[Dataset records]
━━━━━━━━━━━━━━━━━━━━

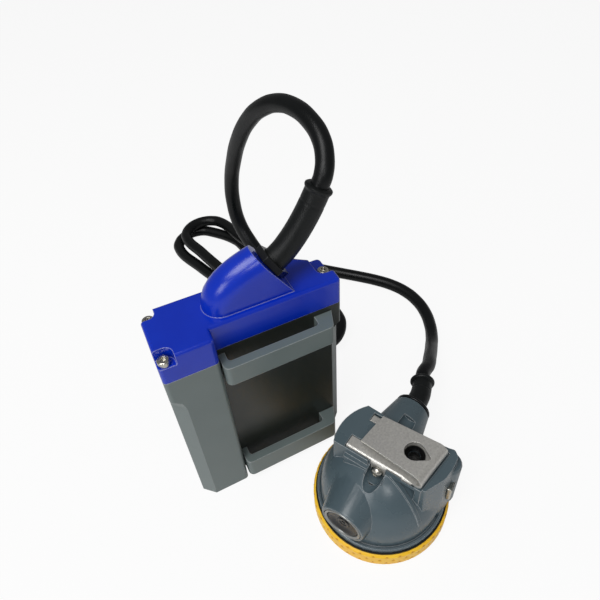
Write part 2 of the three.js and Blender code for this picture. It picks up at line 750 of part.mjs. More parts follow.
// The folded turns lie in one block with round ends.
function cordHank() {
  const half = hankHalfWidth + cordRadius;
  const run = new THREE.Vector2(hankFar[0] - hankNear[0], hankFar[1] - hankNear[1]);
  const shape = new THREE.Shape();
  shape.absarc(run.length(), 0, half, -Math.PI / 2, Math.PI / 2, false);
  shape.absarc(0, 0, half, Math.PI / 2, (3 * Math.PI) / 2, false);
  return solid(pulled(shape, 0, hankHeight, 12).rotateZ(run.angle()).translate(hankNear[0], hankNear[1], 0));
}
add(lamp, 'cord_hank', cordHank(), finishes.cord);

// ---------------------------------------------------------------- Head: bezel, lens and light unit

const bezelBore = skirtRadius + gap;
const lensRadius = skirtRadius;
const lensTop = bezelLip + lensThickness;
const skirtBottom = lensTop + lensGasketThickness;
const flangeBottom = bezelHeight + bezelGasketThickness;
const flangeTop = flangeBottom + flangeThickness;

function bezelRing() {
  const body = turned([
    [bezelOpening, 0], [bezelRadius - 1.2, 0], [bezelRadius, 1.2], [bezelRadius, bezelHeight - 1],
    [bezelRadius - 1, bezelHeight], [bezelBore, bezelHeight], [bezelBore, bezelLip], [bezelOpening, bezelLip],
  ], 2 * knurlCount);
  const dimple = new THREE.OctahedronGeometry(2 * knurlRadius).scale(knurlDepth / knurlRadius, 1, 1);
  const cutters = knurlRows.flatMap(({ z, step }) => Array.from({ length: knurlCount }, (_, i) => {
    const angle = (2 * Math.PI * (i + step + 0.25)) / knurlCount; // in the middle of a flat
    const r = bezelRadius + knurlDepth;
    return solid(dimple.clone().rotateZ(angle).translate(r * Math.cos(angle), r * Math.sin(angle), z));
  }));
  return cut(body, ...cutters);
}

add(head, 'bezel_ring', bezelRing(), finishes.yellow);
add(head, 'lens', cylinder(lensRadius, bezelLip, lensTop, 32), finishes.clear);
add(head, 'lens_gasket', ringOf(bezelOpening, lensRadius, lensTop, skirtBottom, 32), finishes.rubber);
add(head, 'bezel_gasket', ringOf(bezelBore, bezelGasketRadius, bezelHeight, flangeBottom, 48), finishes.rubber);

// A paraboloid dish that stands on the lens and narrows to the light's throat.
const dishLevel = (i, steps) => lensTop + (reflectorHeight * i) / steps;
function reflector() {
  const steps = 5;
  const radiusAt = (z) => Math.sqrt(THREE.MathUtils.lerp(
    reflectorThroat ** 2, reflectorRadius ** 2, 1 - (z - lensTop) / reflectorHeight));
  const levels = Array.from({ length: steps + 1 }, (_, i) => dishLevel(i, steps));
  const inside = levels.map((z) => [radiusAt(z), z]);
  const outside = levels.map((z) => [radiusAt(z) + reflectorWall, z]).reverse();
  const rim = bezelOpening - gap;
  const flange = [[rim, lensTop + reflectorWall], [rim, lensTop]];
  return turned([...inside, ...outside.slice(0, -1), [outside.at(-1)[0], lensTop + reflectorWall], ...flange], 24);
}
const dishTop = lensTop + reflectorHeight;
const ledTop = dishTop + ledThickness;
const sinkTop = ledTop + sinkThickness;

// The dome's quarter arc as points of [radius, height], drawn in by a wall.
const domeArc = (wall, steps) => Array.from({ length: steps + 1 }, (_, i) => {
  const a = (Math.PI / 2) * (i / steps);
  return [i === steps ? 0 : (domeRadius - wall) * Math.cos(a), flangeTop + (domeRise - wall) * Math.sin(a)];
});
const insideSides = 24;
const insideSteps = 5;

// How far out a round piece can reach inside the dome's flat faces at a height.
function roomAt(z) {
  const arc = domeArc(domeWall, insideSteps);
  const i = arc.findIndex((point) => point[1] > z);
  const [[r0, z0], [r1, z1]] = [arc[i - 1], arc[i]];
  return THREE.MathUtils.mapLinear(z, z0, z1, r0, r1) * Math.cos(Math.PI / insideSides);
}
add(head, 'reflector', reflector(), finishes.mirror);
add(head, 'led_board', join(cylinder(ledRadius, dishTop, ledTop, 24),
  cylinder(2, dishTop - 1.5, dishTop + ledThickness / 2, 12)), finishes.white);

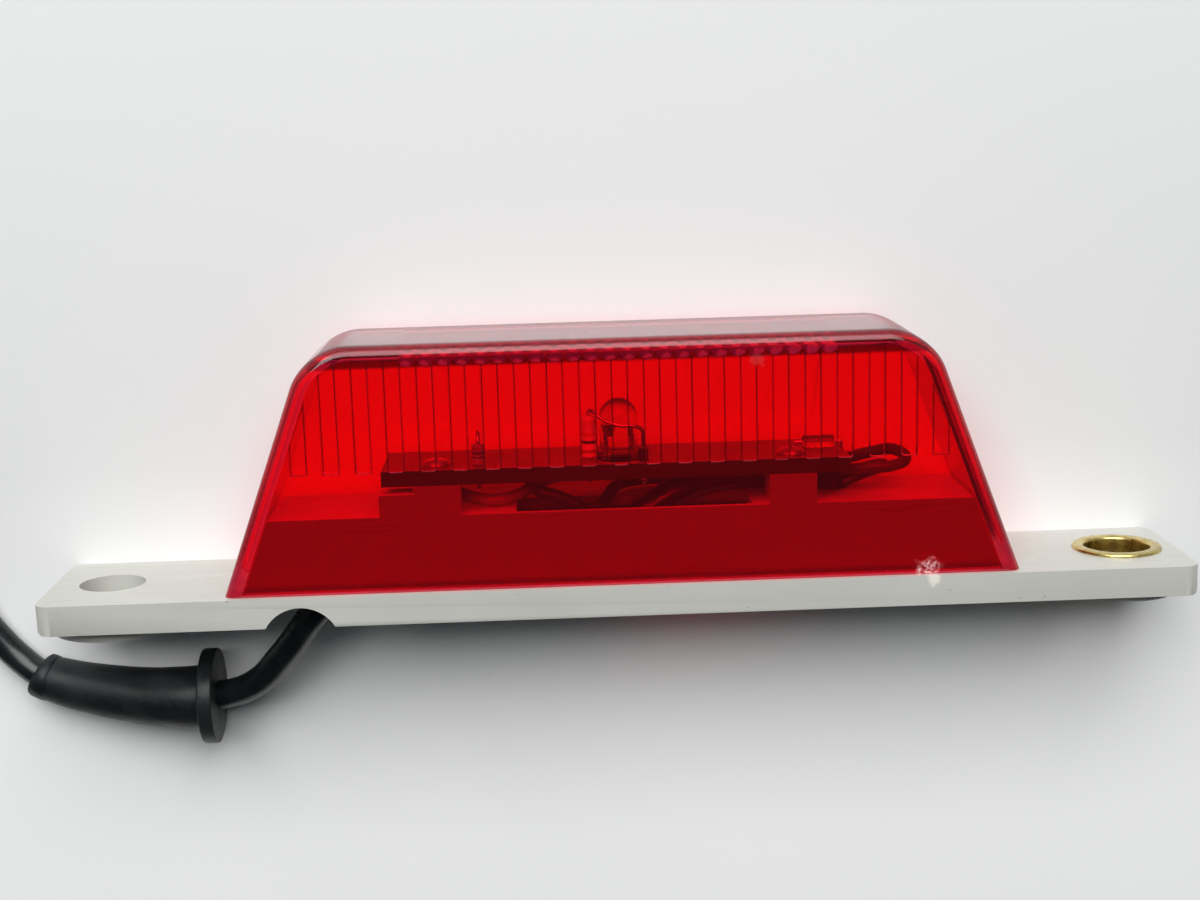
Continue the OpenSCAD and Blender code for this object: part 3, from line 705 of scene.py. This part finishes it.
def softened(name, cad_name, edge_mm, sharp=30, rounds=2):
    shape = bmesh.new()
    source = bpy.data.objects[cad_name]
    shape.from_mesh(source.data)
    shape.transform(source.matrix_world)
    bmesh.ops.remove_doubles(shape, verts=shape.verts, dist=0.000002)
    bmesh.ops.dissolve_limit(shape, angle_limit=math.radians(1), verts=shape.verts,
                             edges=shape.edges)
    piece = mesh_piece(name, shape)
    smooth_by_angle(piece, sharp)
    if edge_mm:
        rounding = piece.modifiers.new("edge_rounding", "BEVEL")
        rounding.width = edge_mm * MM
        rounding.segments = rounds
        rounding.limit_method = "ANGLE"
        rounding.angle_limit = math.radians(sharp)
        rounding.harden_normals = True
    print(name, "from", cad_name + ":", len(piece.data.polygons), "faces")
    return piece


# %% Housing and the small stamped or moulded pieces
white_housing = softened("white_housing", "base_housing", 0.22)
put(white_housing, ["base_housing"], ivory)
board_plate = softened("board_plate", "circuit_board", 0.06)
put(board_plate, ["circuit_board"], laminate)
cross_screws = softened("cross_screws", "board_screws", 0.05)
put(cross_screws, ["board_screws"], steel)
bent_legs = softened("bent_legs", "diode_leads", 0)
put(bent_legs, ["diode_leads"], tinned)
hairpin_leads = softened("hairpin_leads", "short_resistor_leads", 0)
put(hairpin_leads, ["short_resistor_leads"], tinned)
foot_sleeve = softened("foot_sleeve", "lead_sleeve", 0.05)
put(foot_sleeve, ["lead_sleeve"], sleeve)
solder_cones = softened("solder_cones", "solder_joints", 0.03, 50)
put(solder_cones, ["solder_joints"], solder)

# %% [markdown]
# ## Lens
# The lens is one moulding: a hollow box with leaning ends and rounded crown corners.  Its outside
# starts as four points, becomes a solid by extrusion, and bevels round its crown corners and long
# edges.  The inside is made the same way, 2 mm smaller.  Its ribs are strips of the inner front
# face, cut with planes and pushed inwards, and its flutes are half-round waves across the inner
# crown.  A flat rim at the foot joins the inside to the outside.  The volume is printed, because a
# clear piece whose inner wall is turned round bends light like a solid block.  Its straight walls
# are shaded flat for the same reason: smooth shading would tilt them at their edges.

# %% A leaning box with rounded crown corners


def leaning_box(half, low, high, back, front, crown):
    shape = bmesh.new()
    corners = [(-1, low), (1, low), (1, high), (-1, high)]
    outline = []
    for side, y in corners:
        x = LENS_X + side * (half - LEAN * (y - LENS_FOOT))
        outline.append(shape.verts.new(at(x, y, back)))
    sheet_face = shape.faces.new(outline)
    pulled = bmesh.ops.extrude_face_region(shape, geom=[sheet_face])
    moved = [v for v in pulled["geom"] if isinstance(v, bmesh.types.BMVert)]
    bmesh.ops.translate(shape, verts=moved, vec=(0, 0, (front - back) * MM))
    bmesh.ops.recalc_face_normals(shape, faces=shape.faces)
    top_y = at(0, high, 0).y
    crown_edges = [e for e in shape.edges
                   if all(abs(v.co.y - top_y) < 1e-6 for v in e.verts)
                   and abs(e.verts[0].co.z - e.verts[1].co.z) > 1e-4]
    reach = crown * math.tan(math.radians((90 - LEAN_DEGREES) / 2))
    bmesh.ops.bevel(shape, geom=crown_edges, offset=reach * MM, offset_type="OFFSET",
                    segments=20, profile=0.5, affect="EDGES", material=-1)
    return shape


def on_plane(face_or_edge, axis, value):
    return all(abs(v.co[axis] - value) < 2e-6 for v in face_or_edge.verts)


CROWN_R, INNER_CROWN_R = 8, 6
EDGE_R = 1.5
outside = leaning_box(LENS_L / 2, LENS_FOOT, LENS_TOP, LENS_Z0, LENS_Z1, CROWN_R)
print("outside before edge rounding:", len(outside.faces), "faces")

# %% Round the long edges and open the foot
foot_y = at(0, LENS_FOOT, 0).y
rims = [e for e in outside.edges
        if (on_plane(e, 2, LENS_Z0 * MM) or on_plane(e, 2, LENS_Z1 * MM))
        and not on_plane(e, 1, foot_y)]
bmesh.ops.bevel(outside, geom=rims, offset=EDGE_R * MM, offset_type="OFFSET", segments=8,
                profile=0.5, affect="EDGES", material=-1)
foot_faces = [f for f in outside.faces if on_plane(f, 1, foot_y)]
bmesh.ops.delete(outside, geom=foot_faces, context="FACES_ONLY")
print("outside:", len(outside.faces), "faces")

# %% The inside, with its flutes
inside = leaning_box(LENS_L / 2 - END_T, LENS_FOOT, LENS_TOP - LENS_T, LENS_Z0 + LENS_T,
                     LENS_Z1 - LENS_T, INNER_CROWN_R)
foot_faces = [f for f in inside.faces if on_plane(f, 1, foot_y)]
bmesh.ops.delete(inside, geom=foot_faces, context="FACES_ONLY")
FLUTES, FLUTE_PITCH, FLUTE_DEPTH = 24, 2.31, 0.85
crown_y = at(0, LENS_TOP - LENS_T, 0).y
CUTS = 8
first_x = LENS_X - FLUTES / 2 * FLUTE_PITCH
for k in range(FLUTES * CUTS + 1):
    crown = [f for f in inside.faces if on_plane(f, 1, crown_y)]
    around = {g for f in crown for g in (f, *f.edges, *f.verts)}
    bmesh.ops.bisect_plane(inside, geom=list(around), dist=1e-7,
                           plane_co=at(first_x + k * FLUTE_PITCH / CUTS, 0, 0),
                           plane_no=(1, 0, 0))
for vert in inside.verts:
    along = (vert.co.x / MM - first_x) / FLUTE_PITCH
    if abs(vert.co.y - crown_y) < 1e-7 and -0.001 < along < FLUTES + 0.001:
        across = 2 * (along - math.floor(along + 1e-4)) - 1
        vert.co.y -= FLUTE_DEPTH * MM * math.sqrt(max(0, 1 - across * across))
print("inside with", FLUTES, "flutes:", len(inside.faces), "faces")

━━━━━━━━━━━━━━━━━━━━

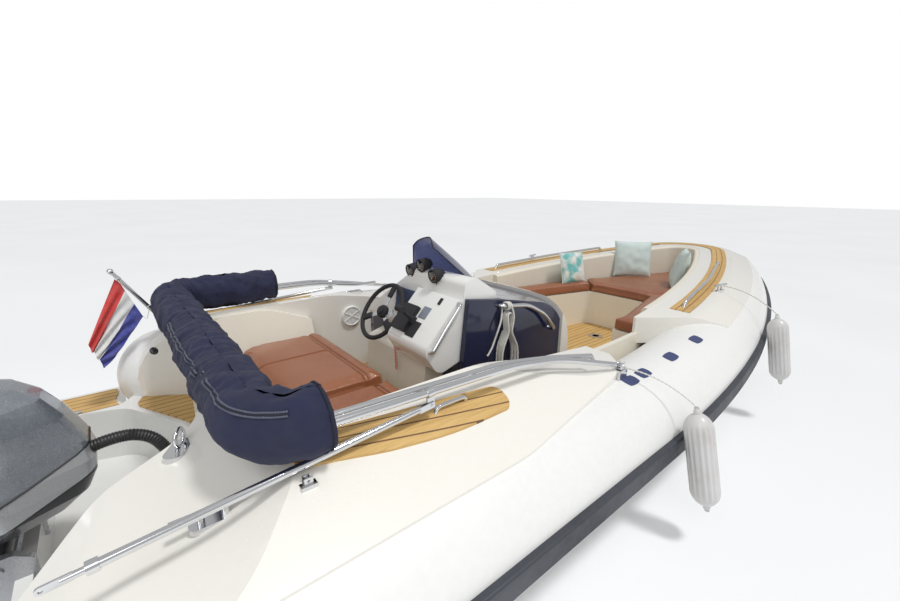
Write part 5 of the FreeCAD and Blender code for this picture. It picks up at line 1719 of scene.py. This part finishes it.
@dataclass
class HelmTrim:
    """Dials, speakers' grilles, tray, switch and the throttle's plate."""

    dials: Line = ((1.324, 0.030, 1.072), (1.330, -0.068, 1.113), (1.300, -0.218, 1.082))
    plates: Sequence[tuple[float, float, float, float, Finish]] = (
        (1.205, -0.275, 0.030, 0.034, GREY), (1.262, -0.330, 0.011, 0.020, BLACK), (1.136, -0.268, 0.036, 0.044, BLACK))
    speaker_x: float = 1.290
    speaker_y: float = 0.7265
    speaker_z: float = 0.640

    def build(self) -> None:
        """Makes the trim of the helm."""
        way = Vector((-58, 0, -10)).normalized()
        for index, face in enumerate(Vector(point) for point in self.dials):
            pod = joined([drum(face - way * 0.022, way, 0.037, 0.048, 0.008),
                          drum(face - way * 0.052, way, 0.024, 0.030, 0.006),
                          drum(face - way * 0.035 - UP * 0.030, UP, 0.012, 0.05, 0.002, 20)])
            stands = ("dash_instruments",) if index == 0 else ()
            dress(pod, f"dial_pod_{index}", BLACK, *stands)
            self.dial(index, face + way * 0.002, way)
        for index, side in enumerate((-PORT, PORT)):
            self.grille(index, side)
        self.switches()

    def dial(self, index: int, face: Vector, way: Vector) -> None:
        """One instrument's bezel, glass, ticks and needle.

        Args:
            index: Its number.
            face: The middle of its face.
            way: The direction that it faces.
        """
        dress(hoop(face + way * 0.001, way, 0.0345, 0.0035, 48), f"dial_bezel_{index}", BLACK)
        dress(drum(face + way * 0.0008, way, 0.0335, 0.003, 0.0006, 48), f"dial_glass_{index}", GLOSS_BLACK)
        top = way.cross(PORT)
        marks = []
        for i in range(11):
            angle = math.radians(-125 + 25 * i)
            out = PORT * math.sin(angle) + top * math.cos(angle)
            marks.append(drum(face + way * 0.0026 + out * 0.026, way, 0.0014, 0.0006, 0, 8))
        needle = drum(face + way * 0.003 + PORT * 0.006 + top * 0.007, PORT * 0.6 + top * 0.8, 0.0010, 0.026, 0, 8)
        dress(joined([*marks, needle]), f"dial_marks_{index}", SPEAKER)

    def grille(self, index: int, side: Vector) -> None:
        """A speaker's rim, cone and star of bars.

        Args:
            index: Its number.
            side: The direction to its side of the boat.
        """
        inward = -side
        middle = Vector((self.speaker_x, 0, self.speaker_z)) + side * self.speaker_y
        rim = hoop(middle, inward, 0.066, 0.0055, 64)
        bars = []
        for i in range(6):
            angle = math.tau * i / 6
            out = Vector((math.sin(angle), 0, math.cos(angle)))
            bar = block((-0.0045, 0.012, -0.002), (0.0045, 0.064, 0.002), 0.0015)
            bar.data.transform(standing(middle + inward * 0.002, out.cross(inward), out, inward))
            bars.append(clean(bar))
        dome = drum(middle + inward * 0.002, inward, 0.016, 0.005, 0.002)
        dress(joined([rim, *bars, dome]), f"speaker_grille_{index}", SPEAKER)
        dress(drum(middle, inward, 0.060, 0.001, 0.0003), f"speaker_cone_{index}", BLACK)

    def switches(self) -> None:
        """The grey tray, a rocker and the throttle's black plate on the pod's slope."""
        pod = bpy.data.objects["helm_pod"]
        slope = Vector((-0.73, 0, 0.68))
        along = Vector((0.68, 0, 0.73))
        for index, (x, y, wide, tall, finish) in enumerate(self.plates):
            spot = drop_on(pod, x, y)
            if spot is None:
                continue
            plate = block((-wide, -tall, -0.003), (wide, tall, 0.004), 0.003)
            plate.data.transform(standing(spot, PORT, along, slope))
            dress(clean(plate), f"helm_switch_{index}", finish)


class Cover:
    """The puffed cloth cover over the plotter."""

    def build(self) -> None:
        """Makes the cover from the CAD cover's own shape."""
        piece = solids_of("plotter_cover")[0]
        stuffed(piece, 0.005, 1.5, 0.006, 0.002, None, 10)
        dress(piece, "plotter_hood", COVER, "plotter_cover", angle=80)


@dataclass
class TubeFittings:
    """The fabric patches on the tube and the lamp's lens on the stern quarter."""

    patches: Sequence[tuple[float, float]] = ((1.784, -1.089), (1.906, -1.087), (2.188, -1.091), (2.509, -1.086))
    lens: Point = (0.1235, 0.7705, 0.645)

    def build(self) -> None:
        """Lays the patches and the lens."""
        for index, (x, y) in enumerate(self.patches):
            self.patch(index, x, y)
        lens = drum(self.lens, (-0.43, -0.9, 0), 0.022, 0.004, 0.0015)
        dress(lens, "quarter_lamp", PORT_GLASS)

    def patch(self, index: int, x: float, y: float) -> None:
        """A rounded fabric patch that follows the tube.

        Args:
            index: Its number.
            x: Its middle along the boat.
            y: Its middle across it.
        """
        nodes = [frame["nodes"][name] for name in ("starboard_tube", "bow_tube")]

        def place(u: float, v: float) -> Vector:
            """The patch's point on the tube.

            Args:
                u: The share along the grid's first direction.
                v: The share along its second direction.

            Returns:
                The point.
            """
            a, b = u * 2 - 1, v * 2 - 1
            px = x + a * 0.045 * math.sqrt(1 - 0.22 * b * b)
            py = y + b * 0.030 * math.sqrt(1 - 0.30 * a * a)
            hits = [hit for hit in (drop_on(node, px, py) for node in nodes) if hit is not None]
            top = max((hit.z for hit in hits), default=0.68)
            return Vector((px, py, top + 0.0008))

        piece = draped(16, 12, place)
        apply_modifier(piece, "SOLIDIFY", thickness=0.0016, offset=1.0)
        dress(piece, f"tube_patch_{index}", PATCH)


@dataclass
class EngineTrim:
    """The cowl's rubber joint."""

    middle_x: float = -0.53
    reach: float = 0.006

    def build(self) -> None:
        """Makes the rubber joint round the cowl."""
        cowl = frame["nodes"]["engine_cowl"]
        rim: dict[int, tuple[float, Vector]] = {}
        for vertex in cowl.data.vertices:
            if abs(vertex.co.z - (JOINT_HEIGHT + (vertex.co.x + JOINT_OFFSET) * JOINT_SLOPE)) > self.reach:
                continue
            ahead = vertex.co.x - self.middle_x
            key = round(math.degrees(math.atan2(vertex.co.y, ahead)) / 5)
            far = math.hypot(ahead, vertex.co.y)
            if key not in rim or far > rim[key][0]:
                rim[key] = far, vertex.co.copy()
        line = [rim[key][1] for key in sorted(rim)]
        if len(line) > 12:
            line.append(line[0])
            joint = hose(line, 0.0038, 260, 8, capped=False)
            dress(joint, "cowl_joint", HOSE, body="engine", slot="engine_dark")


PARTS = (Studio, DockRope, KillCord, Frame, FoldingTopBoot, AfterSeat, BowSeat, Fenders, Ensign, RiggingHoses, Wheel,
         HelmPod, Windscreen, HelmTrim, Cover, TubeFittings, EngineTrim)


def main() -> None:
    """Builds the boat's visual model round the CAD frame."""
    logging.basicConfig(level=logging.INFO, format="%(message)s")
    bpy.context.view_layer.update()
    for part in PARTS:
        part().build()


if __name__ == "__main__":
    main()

━━━━━━━━━━━━━━━━━━━━

[Task objective] Take the lines from the line with "Write part 5" through the line with "speaker_z: float = 0.640", both ends included, and give them again exactly, with nothing else.

[Result]
Write part 5 of the FreeCAD and Blender code for this picture. It picks up at line 1719 of scene.py. This part finishes it.
@dataclass
class HelmTrim:
    """Dials, speakers' grilles, tray, switch and the throttle's plate."""

    dials: Line = ((1.324, 0.030, 1.072), (1.330, -0.068, 1.113), (1.300, -0.218, 1.082))
    plates: Sequence[tuple[float, float, float, float, Finish]] = (
        (1.205, -0.275, 0.030, 0.034, GREY), (1.262, -0.330, 0.011, 0.020, BLACK), (1.136, -0.268, 0.036, 0.044, BLACK))
    speaker_x: float = 1.290
    speaker_y: float = 0.7265
    speaker_z: float = 0.640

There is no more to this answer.